About Bloom filters

A Bloom filter is a space-efficient, probabilistic data structure that you can use to test whether an element is a member of a set. With this type of structure, you can have false positives. For example, the filter can indicate that an element is in the set, even though it isn't. However, you can't have false negatives. So, if you add an element to the set, then the filter must indicate that the element is in the set.

The filter achieves this by using multiple hash functions to map an element to several bits in a fixed-size bit array. To control the probability of false positives, you can adjust the number of bits in the array and the number of hash functions used.

Use cases

This section describes the following use cases for using Bloom filters:

  • Deduplicate advertisements and events: If you have an ecommerce site, streaming service, advertising network, or marketing platform, then Bloom filters can help you determine whether a user saw an advertisement, received a promotional email or notification, or purchased a product.

    You can use a Bloom filter to store all of the products that a user purchases.

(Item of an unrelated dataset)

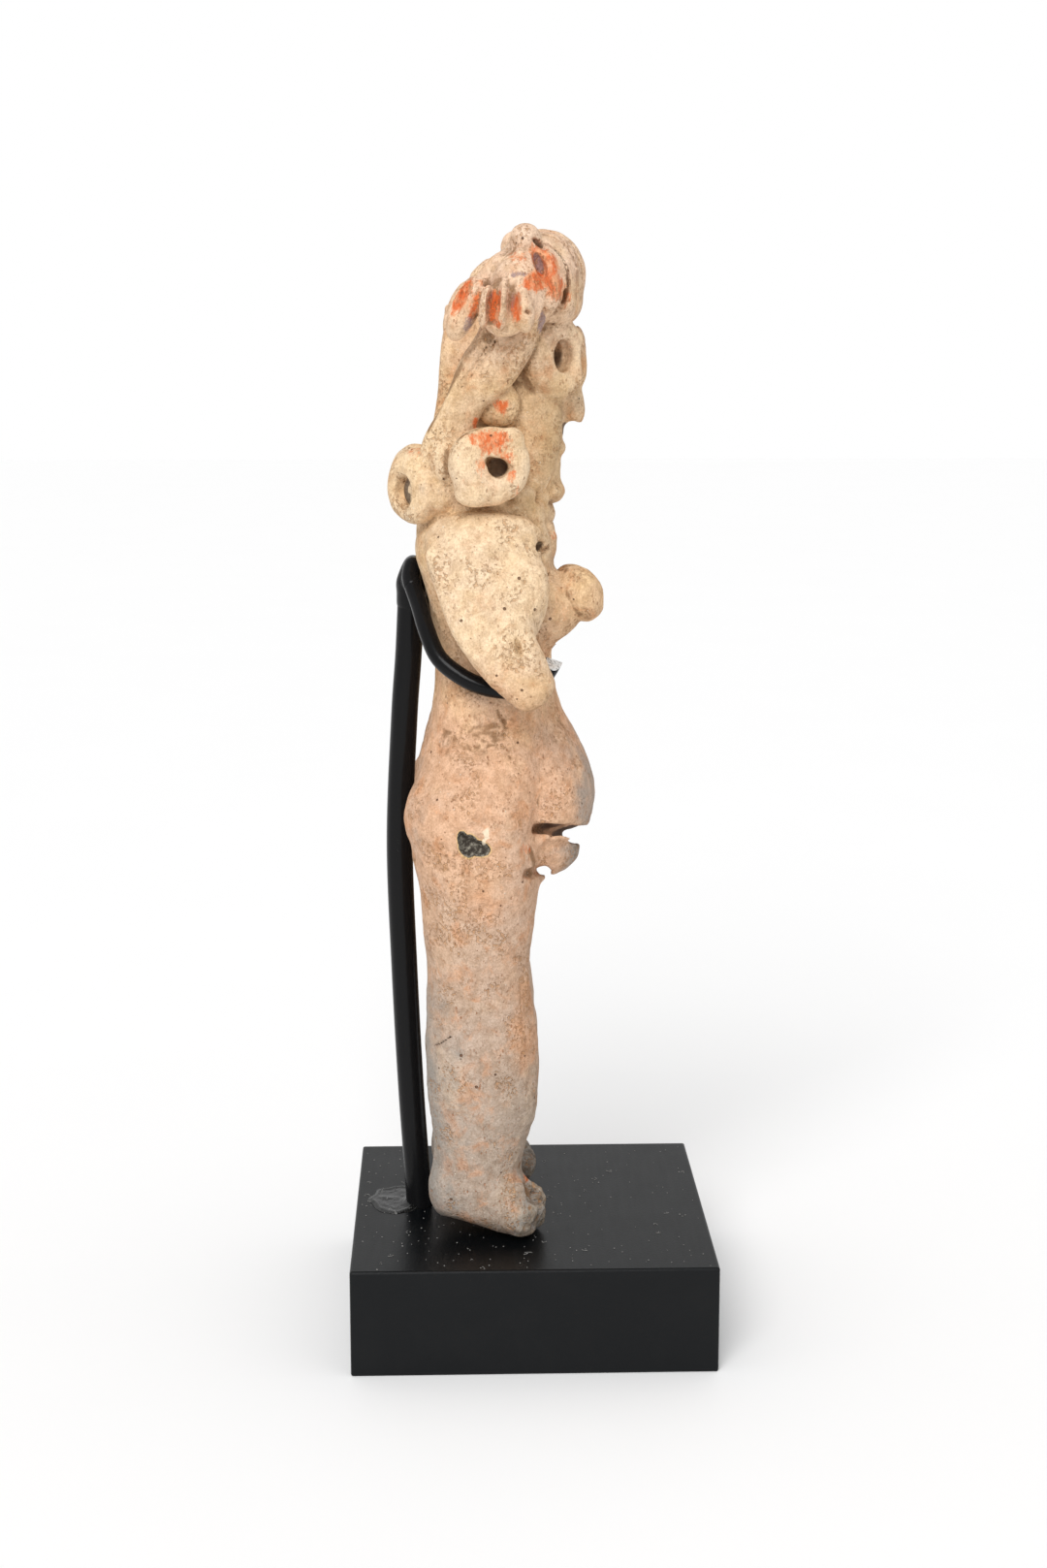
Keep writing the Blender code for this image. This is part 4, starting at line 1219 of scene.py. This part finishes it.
def add_weather(mesh, points, field):
    """Stores where dirt with painted shade in hollows and seams, wear, soot, paint, painted shade in holes,
    and the broken core show. points are in parts.
    """
    close = field.crowding(points, 0.9)
    wide = field.crowding(points, 3.0)
    x, y, z = points.T
    aside = np.abs(x)
    tread = ramp(z, 8.4, -3) * ramp(y, -5, -3) * 0.5
    back = ramp(y, -2, 9) * ramp(z, 58, -24)
    front = ramp(y, -12.5, -5) * ramp(z, 98, -10) * ramp(z, 60, 4)
    toes = ramp(y, -3.5, -4) * ramp(z, 9.5, -3)
    spine = ramp(y, 7, 4) * 0.3
    fold = ramp(y, -9, -3) * ramp(z, 71, -2) * ramp(z, 60, 2)
    arms = ramp(aside, 15.5, 4) * ramp(z, 96, 11) * ramp(z, 129, -4)
    spools = ramp(aside, 13, 4) * ramp(z, 127, 3) * ramp(z, 143, -3)
    rear_spools = ramp(y, 6, 4) * ramp(z, 122, 3) * ramp(z, 141, -4)
    mirrored = np.column_stack((aside, y, z))
    rightward = mirrored * (-1, 1, 1)
    masks = {
        # Partly dirt, partly painted shade: crowded hollows, the seams, and the underside of the toes.
        "hollow_dirt_and_shade": np.maximum((close - 0.56) * 2.8 + (wide - 0.62) * 2.0 + tread, seam_mask(mirrored)),
        "worn": (0.45 - close) * 4.0,
        "soot": 0.62 * back + 0.74 * front + 0.45 * fold + 1.35 * toes + 0.4 * ramp(z, 3.5, -3) + spine,
        "warm": paint_mask(rightward, WARM),
        "ochre": paint_mask(rightward, OCHRE),
        "pale": np.maximum(arms, 0.8 * np.maximum(spools, rear_spools)),
        "red": both_sides(points, PAINT_RED, 0.7),
        "violet": both_sides(points, PAINT_VIOLET, 0.7),
        # Painted shade inside holes and slits, strongest where clay crowds round.
        "deep": paint_mask(mirrored, HOLE_SHADE) * ramp(wide, 0.40, 0.125),
        "core": paint_mask(points, BROKEN),
        "scratch": paint_mask(points, SCRATCH),
    }
    for name, values in masks.items():
        layer = mesh.attributes.new(name, "FLOAT", "POINT")
        layer.data.foreach_set("value", np.clip(values, 0, 1).astype(np.float32))


class FIGURE_OT_clay(bpy.types.Operator):
    """Model the clay figure and give it its fired, painted and weathered surface"""

    bl_idname = "figure.clay"
    bl_label = "Clay figure"

    def execute(self, context):
        clay = context.scene.figure_clay
        step = clay.grain * 1
        field = clay_figure(step)
        points, faces = field.skin()
        mesh = mesh_from("clay_figure", points, faces)
        put_lumps(mesh)
        figure = show("clay_figure", mesh)
        triangles = 2 * len(faces)
        if triangles > clay.face_limit:
            fewer = figure.modifiers.new("fewer faces", "DECIMATE")
            fewer.ratio = clay.face_limit / triangles
        figure = settled(figure)
        mesh = figure.data
        points = vertex_values(mesh)
        add_weather(mesh, points, field)
        # Nothing leaves the solid's own box.
        placed = np.clip(points * PART + np.array(FIGURE_ORIGIN), np.array(CLAY_LOW), np.array(CLAY_HIGH))
        mesh.vertices.foreach_set("co", placed.astype(np.float32).ravel())
        mesh.update()
        mesh.shade_smooth()
        mesh.materials.clear()
        mesh.materials.append(terracotta_material(clay))
        print("clay_figure has", sum(len(face.vertices) - 2 for face in mesh.polygons), "triangles")
        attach(figure, BODY)
        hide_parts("figure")
        return {"FINISHED"}


def trunk_skin(turn, height):
    """A point on the trunk's left half, turn degrees round from the back."""
    _, front, back, half_width = row_at(TRUNK, height)
    power = corner_power(TRUNK_SQUARENESS)
    angle = math.radians(turn)
    along = math.copysign(abs(math.cos(angle)) ** power, math.cos(angle))
    side = half_width * math.sin(angle) ** power
    return Vector((side, (front + back) / 2 + (back - front) / 2 * along, height)) * PART


def rod_distance_back(height, diameter):
    """The rod's axis at a height in parts, behind the axis of the legs."""
    return row_at(ROD_BOW, height)[1] * PART + diameter / 2


def rod_route(stand):
    foot = STAND_LOW.z - FIGURE_ORIGIN.z
    back = rod_distance_back(0, stand.rod_diameter)
    route = [(0, back, foot)]
    for height, _ in ROD_BOW:
        route.append((0, rod_distance_back(height, stand.rod_diameter), height * PART))
    return smooth_rows(route, 12)


def wire_route(stand, side):
    """Centre line of a claw wire. It rises from the rod's top, bends over, and follows the trunk."""
    diameter = stand.wire_diameter
    stand_off = diameter / 2 + WIRE_FIT
    back = rod_distance_back(ROD_TOP, stand.rod_diameter)
    route = [
        (side * diameter * 0.3, back, (ROD_TOP - 4) * PART),
        (side * diameter * 0.3, back + 0.1 * PART, (ROD_TOP + 2) * PART),
        (side * diameter * 0.5, back - 0.3 * PART, (ROD_TOP + 3.7) * PART),
    ]
    for turn, height, slack in WIRE_COURSE:
        skin = trunk_skin(turn, height)
        ahead = trunk_skin(turn + 1, height) - skin
        out = Vector((-ahead.y, ahead.x, 0)).normalized()
        point = skin + out * (stand_off + slack * PART)
        route.append((side * point.x, point.y, point.z))
    return smooth_rows(route, 8)


def modifier_inputs(obj, name, inputs):
    """Starts a Geometry Nodes modifier and returns its inputs, which are named and given as (type, value)."""
    tree = bpy.data.node_groups.new(name, "GeometryNodeTree")
    kinds = {"Geometry": "NodeSocketGeometry"} | {label: kind for label, (kind, _) in inputs.items()}
    for label, kind in kinds.items():
        tree.interface.new_socket(label, in_out="INPUT", socket_type=kind)
    tree.interface.new_socket("Geometry", in_out="OUTPUT", socket_type="NodeSocketGeometry")
    modifier = obj.modifiers.new(name, "NODES")
    modifier.node_group = tree
    for item in tree.interface.items_tree:
        if item.name in inputs:
            modifier[item.identifier] = inputs[item.name][1]
    entry = tree.nodes.new("NodeGroupInput")
    return {socket.name: Signal(tree, socket) for socket in entry.outputs if socket.name}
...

    • If a product isn't in the filter, then show the ad to the user and add the product to the filter.
    • If the product is in the filter, then the user probably saw the associated advertisement and purchased the product. Therefore, find a different ad to show to the user.
  • Detect fraud: You can use Bloom filters to detect whether a credit card is flagged as stolen. To do this, use a filter that contains cards reported as stolen. When a card is used, check whether it appears in the filter.

    • If the card isn't in the filter, then it isn't marked as stolen.
    • If the card is in the filter, then you can check the card against the main database or deny the purchase.
  • Filter spam and harmful content: You can use Bloom filters to screen content for potential threats, harmful materials, and spam. To do this, create a filter that contains malicious URLs, spam email addresses, and spam phone numbers. When the user inputs a URL, or receives an email or text, check whether this information appears in the filter.

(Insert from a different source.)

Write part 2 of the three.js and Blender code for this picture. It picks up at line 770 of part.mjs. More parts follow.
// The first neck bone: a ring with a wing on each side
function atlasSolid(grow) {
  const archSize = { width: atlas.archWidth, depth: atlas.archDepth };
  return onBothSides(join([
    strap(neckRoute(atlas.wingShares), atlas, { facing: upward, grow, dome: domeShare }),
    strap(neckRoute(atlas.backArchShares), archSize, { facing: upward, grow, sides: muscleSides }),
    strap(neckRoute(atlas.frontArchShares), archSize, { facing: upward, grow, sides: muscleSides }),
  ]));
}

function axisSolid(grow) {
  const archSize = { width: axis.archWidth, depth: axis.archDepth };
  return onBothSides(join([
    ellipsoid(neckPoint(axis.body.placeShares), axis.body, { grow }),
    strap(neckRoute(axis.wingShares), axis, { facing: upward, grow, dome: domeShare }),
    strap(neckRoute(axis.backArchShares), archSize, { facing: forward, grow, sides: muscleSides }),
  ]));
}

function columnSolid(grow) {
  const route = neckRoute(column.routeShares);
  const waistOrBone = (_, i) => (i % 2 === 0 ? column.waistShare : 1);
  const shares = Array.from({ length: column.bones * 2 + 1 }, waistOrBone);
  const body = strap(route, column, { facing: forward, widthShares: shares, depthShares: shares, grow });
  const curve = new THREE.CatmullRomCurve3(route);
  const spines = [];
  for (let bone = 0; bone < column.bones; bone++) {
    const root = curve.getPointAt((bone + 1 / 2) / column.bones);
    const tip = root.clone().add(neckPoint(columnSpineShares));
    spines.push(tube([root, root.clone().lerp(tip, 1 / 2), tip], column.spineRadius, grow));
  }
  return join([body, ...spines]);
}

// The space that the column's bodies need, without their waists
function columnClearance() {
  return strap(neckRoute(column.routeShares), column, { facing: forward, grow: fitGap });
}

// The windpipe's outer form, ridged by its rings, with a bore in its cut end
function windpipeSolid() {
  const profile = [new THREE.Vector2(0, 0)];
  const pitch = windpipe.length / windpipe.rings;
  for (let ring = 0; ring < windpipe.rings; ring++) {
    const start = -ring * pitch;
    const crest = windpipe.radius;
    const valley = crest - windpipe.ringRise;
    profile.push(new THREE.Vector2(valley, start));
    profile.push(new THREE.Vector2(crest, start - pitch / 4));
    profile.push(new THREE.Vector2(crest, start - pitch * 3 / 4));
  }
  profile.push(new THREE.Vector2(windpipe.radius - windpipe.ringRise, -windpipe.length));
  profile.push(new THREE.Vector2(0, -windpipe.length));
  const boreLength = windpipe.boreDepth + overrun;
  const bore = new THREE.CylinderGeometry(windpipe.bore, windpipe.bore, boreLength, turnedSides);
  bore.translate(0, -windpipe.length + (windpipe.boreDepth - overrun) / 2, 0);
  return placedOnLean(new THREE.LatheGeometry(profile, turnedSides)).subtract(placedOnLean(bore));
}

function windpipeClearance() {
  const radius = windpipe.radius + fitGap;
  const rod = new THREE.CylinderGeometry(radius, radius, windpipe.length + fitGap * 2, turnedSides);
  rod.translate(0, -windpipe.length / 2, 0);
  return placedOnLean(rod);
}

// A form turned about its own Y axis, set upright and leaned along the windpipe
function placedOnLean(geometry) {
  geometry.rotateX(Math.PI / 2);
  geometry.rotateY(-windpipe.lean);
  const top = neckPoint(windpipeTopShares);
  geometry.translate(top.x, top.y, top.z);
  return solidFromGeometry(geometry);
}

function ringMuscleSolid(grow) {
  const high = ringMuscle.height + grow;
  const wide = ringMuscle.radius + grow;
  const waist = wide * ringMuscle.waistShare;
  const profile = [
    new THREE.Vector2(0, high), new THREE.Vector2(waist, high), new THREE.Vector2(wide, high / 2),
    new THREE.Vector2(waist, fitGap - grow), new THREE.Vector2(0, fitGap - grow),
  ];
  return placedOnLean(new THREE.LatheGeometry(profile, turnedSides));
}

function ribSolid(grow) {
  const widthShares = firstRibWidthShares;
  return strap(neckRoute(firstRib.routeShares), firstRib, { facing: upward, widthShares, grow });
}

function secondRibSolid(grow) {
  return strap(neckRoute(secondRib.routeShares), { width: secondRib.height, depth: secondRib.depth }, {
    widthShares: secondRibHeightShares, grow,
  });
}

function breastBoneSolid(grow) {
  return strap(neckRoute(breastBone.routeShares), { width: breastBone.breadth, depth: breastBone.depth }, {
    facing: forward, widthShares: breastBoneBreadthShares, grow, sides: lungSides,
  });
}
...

    • If the URL, email, or text isn't in the filter, then allow the user to access the site represented by the URL, or receive the email or text.
    • If the URL, email, or text is in the filter, then deny the user access to the associated site or prevent the user from receiving the email or text.
  • Detect duplicate usernames: You can use Bloom filters to determine whether a username is new or if it already exists. To do this, use a filter to track every username that signs up for your ecommerce site or streaming service. When a new user attempts to sign up with their username, check whether the username appears in the filter.

    • If the username isn't in the filter, then create the account and add the username to the filter.
    • If the username is in the filter, then reject the username.

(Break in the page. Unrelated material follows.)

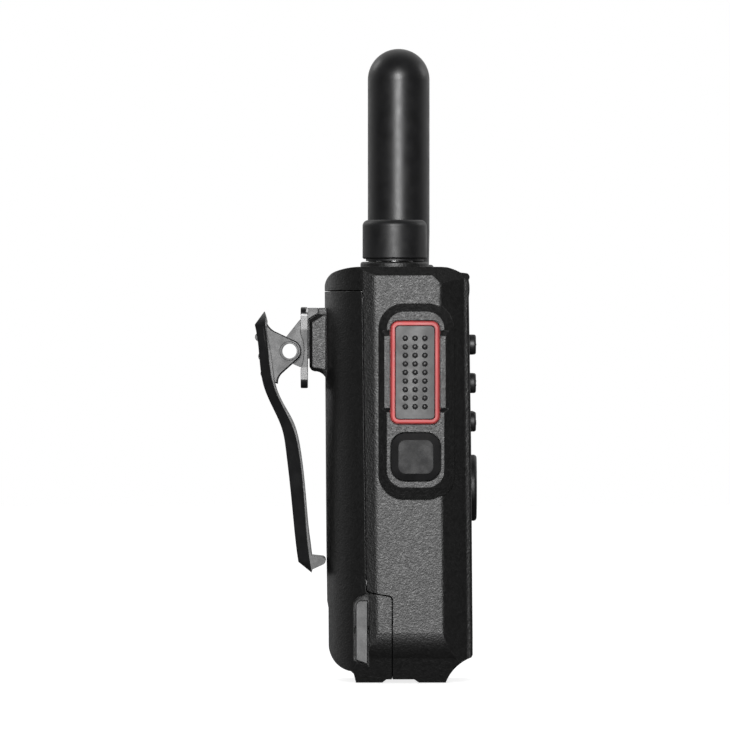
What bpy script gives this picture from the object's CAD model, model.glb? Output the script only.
"""Looks of a portable two-way radio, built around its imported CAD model. Metres; +Z up, -Y front."""
import math

import bmesh
import bpy
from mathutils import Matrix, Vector


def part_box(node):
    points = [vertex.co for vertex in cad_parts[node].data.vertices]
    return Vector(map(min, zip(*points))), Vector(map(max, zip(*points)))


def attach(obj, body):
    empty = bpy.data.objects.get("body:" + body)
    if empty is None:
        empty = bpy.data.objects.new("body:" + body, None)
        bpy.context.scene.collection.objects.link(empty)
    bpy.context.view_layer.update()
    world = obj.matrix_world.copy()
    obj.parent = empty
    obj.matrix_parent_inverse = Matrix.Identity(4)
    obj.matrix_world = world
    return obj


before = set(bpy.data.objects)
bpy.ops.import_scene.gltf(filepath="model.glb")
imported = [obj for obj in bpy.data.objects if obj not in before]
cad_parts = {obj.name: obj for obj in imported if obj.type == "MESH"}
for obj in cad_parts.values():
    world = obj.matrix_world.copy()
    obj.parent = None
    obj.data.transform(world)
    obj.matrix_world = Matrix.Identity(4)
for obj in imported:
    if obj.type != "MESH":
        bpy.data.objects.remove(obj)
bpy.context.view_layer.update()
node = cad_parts
MM = 0.001

# One band of the Wave texture is this wide when the texture's scale is 1.
WAVE_BAND = 0.32

# Black of the knob, keys and clip.
JET = (0.008, 0.008, 0.0085)


# ---------------------------------------------------------------- camera, floor and light
def set_camera():
    """A long lens level with the radio's middle, looking at its push-to-talk side."""
    distance = 2.4
    view_width = 182.5 * MM
    framed_plane_x = -10 * MM        # the view is view_width across in this plane
    view_centre_y = 8.4 * MM
    view_centre_z = 79.0 * MM
    data = bpy.data.cameras.new("camera")
    data.sensor_width = 36.0
    data.lens = data.sensor_width * distance / view_width
    data.clip_start = 0.05
    camera = bpy.data.objects.new("camera", data)
    camera.location = (framed_plane_x - distance, view_centre_y, view_centre_z)
    camera.rotation_euler = (math.radians(90), 0, math.radians(-90))
    bpy.context.scene.collection.objects.link(camera)
    bpy.context.scene.camera = camera


def area_light(name, place, target, size, power):
    """Rectangular softbox, aimed at target."""
    data = bpy.data.lights.new(name, "AREA")
    data.shape = "RECTANGLE"
    data.size, data.size_y = size
    data.energy = power
    light = bpy.data.objects.new(name, data)
    light.location = place
    aim = Vector(target) - Vector(place)
    light.rotation_euler = aim.to_track_quat("-Z", "Y").to_euler()
    bpy.context.scene.collection.objects.link(light)


def set_lights():
    middle = (0, 0, 0.075)
    top_of_body = (0, 0, 0.1)
    area_light("key_softbox", place=(-2.9, 0.10, 0.62), target=middle, size=(0.8, 1.3), power=86)
    area_light("upper_softbox", place=(-0.9, 0.02, 0.36), target=top_of_body, size=(0.3, 0.3), power=2.6)
    area_light("front_softbox", place=(0.9, -1.9, 0.9), target=middle, size=(0.8, 0.8), power=5)
    area_light("rear_softbox", place=(1.1, 1.6, 1.3), target=middle, size=(0.8, 0.8), power=5)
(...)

For more information about these use cases, see Common use cases for Bloom filters.

Availability

If you create a Memorystore for Valkey instance, version 8.0 and later, then version 1.0 of the Bloom data type and associated commands is available automatically. This data type is API-compatible with the Bloom filter command syntax of the following Valkey client libraries:

Bloom filter types

You can have the following types of Bloom filters:

  • Scaling: This type of filter doesn't have a fixed capacity so the filter can grow. If the filter reaches its capacity and you add a new, unique item to the filter, then the filter scales out and a new subfilter is created. This subfilter has a larger capacity than the filter.
  • Non-scaling: This type of filter has a fixed capacity so there's a limit to how many items you can add to the filter. If the filter reaches its capacity and you attempt to add a new, unique item to the filter, then you receive an error.

For more information about the differences between these types of Bloom filters, see Scaling and non-scaling Bloom filters.

Bloom filter properties

A Bloom filter has the following properties:

  • Capacity: The number of items that a Bloom filter can hold before either the filter scales out (for a scaling filter) or it rejects adding additional items (for a non-scaling filter).
  • False positive rate: The rate that controls the probability of operations for Bloom filters resulting in false positives. For example, an operation that you use to check whether an element is in the filter indicates that the element is in the filter, even though it isn't.
  • Expansion: This property is associated with scaling Bloom filters. It controls the growth in overall capacity when the filter scales out because the filter reaches its capacity.
  • Scaling or non-scaling: Whether a Bloom filter is a scaling or non-scaling filter.

For more information about the properties of Bloom filters, see Bloom properties.

Bloom filter objects

A Bloom filter object can consume a maximum of 128 MB of memory. To check how much memory a Bloom filter consumes, use the BF.INFO key SIZE command, where key is the key name for the filter and SIZE is the number of bytes that the filter consumes.

Bloom categories

To manage access to Bloom commands and data, use the @bloom category. In addition to this category, the following categories use Bloom commands: @read, @write, and @fast.

The following table indicates whether you can map Bloom commands to the @read, @write, @fast, and @bloom categories.

Bloom command @bloom @read @write @fast
BF.ADD Y N Y Y
BF.CARD Y Y N Y
BF.EXISTS Y Y N Y
BF.INFO Y Y N Y
BF.INSERT Y N Y Y
BF.MADD Y N Y Y
BF.MEXISTS Y Y N Y
BF.RESERVE Y Y N Y

Bloom commands

This section lists and describes the Bloom commands that you can use to perform Bloom operations on the Bloom data type.

Command Description
BF.ADD Add a single item to a Bloom filter. If the filter doesn't exist, then the command creates it.
BF.CARD Return the cardinality of a Bloom filter.
BF.EXISTS Determine if a Bloom filter contains the item that you specify.
BF.INFO Return usage information and properties of a Bloom filter.
BF.INSERT Create a Bloom filter with 0 or more items or add items to an existing filter.
BF.MADD Add one or more items to a Bloom filter. If the filter doesn't exist, then the command creates it.
BF.MEXISTS Determine if the bloom filter contains one or more items.
BF.RESERVE Create an empty bloom filter with the properties that you specify.

Check Bloom filters

You can check the following information about Bloom filters:

  • Memory usage: check if a filter reaches its memory usage limit. To check the amount of memory that a filter uses, use the BF.INFO command.
  • Capacity: check if a filter is a scaling filter. If it is, scale the filter so that it reaches its capacity, and then scale out.

For more information about checking the memory usage and capacity for Bloom filters, see Handle large Bloom filters.